Ok. I'm not quite understanding the fetch thing fully.
If I have 3 inputs and 1 output and the generated code give 3 fetch instructions (for the 3 inputs), do the inputs go into both formulas? From your answer I'll assume no unless you tell me otherwise.
The only problem I'm having is that I'm looking at some kernels that are obviuosly memory bound but according to the calculations they are ALU bound (I'm pretty sure they aren't ALU bound since the execution time remains the same with an increasing number of ALU ops). I only have this problem when dealing with float4s not floats, so I'm not sure if my formula calculations are correct.

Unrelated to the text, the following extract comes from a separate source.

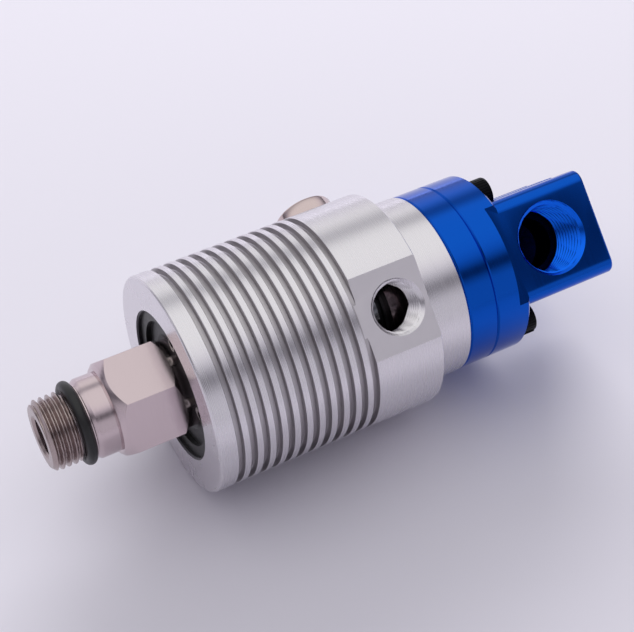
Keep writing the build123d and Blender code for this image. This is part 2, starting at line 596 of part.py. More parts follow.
# ---------------------------------------------------------------- end cap
flange_r = CAP_D / 2
inlet_plane = plane_outward(inlet_station, INLET_ANGLE, BLOCK_PORT_SIDE)
with BuildPart() as end_cap:
    turn((adapter_rear, 0), (adapter_rear, flange_r - CAP_EDGE),
         (adapter_rear + CAP_EDGE, flange_r), (flange_rear - CAP_EDGE, flange_r),
         (flange_rear, flange_r - CAP_EDGE), (flange_rear, 0))
    with BuildSketch(plane_outward(flange_rear, INLET_ANGLE, BLOCK_PORT_SIDE)):
        Rectangle(FACE_RUNOUT, CAP_D, align=(Align.MAX, Align.CENTER))
    extrude(amount=CAP_D, mode=Mode.SUBTRACT)
    with BuildSketch(plane_across(flange_rear, INLET_ANGLE)):
        with Locations((block_middle, 0)):
            RectangleRounded(BLOCK_PORT_SIDE + BLOCK_BACK, BLOCK_HEIGHT, BLOCK_FILLET)
    extrude(amount=BLOCK_LENGTH)
    chamfer(end_cap.faces().sort_by(Axis.X)[-1].edges(), BLOCK_EDGE)
    with BuildSketch(plane_across(flange_rear, PORT_ANGLE)):
        with screw_places():
            Circle(SCREW_RELIEF_D / 2)
    extrude(amount=BLOCK_LENGTH, mode=Mode.SUBTRACT)
    with BuildSketch(plane_across(adapter_rear, PORT_ANGLE)):
        with screw_places():
            Circle(SCREW_HOLE_D / 2)
    extrude(amount=FLANGE_LENGTH, mode=Mode.SUBTRACT)
    turn_ring(adapter_rear, inlet_station, 0, CAP_BORE_D / 2, mode=Mode.SUBTRACT)
    turn_ring(adapter_rear, adapter_rear + CAP_COUNTERBORE_DEPTH, 0, CAP_COUNTERBORE_D / 2,
              mode=Mode.SUBTRACT)
    turn_ring(adapter_rear, adapter_rear + FACE_RING_GROOVE_DEPTH,
              (FACE_RING_D - FACE_RING_SECTION) / 2 - RUN_GAP,
              (FACE_RING_D + FACE_RING_SECTION) / 2 + RUN_GAP, mode=Mode.SUBTRACT)
    with Locations(inlet_plane):
        CounterSinkHole(INLET_BORE_D / 2, INLET_BORE_D / 2 + INLET_LEAD, depth=INLET_THREAD_DEPTH,
                        counter_sink_angle=90)
        Hole(INLET_DRILL_D / 2, depth=BLOCK_PORT_SIDE + CAP_BORE_D / 2)
finish("end_cap", end_cap.part)

with BuildPart() as cap_oring:
    turn_ring(adapter_rear, adapter_rear + FACE_RING_GROOVE_DEPTH,
              (FACE_RING_D - FACE_RING_SECTION) / 2, (FACE_RING_D + FACE_RING_SECTION) / 2)
    fillet(cap_oring.edges(), FACE_RING_GROOVE_DEPTH / 3)
finish("cap_oring", cap_oring.part)

# ---------------------------------------------------------------- cap screws
head_plane = plane_across(flange_rear, PORT_ANGLE)
with BuildPart() as cap_screws:
    with BuildSketch(head_plane):
        with screw_places():
            Circle(SCREW_HEAD_D / 2)
    extrude(amount=SCREW_HEAD_LENGTH)
    chamfer(cap_screws.faces().group_by(Axis.X)[-1].edges(), 0.35)
    with BuildSketch(head_plane.offset(SCREW_HEAD_LENGTH)):
        with screw_places():
            RegularPolygon(SCREW_SOCKET / 2, 6, major_radius=False)
    extrude(amount=-SCREW_SOCKET_DEPTH, mode=Mode.SUBTRACT)
    with BuildSketch(head_plane):
        with screw_places():
            Circle(SCREW_D / 2)
    extrude(amount=-SCREW_LENGTH)
finish("cap_screws", cap_screws.part)
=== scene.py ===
import json
from math import ceil, cos, pi, radians, sin

import bmesh
import bpy
from mathutils import Matrix, Vector


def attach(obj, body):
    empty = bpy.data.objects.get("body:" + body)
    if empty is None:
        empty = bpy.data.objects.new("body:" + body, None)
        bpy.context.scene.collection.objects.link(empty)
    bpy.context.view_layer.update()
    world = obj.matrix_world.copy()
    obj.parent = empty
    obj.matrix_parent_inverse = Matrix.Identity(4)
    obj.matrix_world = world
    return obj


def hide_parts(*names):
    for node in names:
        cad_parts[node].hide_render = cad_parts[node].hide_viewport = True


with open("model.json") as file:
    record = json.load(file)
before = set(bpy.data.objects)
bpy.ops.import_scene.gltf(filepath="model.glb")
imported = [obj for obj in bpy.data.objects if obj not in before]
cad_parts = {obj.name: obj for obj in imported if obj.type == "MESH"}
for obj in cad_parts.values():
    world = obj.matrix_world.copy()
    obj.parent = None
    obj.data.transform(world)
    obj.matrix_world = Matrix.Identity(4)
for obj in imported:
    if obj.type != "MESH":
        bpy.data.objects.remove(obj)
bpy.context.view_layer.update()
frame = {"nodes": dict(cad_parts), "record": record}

MM = 0.001

# ------------------------------------------------------------------ shared sizes, in millimetres
PORT_ANGLE = 135.0            # first drain port, from +Y towards +Z
PORT_STEP = 120.0
INLET_ANGLE = 132.0           # the inlet and its milled face
HEX_TO_CORNER = 1 / cos(pi / 6)
SEGMENTS = 192
BARREL_SEGMENTS = 256
CLEAR = 30.0                  # cutters reach this far past what they cut


def out(angle):
    """Unit vector square to the axis, at an angle from +Y towards +Z."""
    return Vector((0, cos(radians(angle)), sin(radians(angle))))


def across(angle):
    """Unit vector square to the axis and to the outward direction at the angle."""
    return Vector((1, 0, 0)).cross(out(angle))


# ------------------------------------------------------------------ meshes
def mesh_object(name, points, faces):
    """Object at the origin from points in millimetres."""
    data = bpy.data.meshes.new(name)
    data.from_pydata([(p[0] * MM, p[1] * MM, p[2] * MM) for p in points], [], faces)
    data.validate()
    made = bpy.data.objects.new(name, data)
    bpy.context.scene.collection.objects.link(made)
    return made


def outward(obj):
    """Turn every face of a closed mesh outwards."""
    work = bmesh.new()
    work.from_mesh(obj.data)
    bmesh.ops.recalc_face_normals(work, faces=work.faces)
    work.to_mesh(obj.data)
    work.free()
    return obj


def skin(name, loops, closed=False):
    """Closed mesh over loops with as many points each, either joined end to end or capped."""
    size = len(loops[0])
    points = [point for loop in loops for point in loop]
    faces = []
    for index in range(len(loops) if closed else len(loops) - 1):
        a, b = index * size, (index + 1) % len(loops) * size
        for step in range(size):
            after = (step + 1) % size
            faces.append((a + step, a + after, b + after, b + step))
    if not closed:
        faces.append(tuple(range(size - 1, -1, -1)))
        faces.append(tuple((len(loops) - 1) * size + step for step in range(size)))
    return outward(mesh_object(name, points, faces))


def rings(name, stations, radius, segments=SEGMENTS, closed=False, place=None):
    """Skin over rings: radius(index, station, turn) gives each one's radius, along +X unless placed."""
    place = place or Matrix.Identity(4)
    loops = []
    for index, station in enumerate(stations):
        loop = []
        for step in range(segments):
            turn = 2 * pi * step / segments
            r = radius(index, station, turn)
            loop.append(place @ Vector((station, r * cos(turn), r * sin(turn))))
        loops.append(loop)
    return skin(name, loops, closed)


def lathe(name, profile, segments=SEGMENTS, place=None):
    """Closed turned ring from (station, radius) corners."""
    return rings(name, [p[0] for p in profile], lambda i, s, t: profile[i][1], segments, True, place)


def plug(name, profile, segments=SEGMENTS, place=None):
    """Solid turned piece from (station, radius) corners, capped at both ends."""
    return rings(name, [p[0] for p in profile], lambda i, s, t: profile[i][1], segments, False, place)


def slab(name, outline, layers, angle):
    """Piece along the axis from outlines of (outward at the angle, across) points, one per layer."""
    normal, side = out(angle), across(angle)
    loops = [[Vector((x, 0, 0)) + normal * h + side * w for h, w in outline(x)] for x in layers]
    return skin(name, loops)


def facing(station, angle, distance):
    """Placement whose +X points away from the union's axis at the angle."""
    normal = out(angle)
    side = Vector((1, 0, 0))
    third = normal.cross(side)
    turn = Matrix((normal, side, third)).transposed().to_4x4()
    return Matrix.Translation(Vector((station, 0, 0)) + normal * distance) @ turn


def block(name, low, high, angle):
    """Box from corners given as (along X, outward at the angle, across)."""
    normal, side = out(angle), across(angle)
    points = []
    for x in (low[0], high[0]):
        for h in (low[1], high[1]):
            for w in (low[2], high[2]):
                points.append(Vector((x, 0, 0)) + normal * h + side * w)
    faces = [(0, 1, 3, 2), (4, 6, 7, 5), (0, 4, 5, 1), (2, 3, 7, 6), (0, 2, 6, 4), (1, 5, 7, 3)]
    return outward(mesh_object(name, points, faces))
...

Originally posted by: MicahVillmow Ryta, Fetch instructions are to be included as fetch only, because that is a seperate unit(texture) and it is possible to be bound by this unit. Only the amount of data is included in memory calculations. As for the wavefronts, although it is seen as 4 instr over 4 cycles, that assumes that both wavefronts are executing in parallel. So, wavefront A executes 4 instr over 4 cylces, then wavefront B executes, then A, then B. If B does not exist, A only executes every 8 cycles and not every 4.
This thread revisited:
The texture fetch formula does not include "bytes" so therefore I assumed the latency should be the same for float4 and float.... by experiment this does NOT seem to be the case at all. In fact, the formula follow the experiment almost exactly for float but only follows float4 once ALU becomes the bottleneck. If FETCH is the bottleneck for float4 the latency is much higher than it is for float, though the docs don't seem to talk about this.
Should the fetch latencies be the same? If not, then what should the float2, float3 and float4 formulas look like??
Ok thanks, I read it once but I probably need to go back, read it again and think about it, though I'm not sure it answers my questions, it's a useful thread so thanks.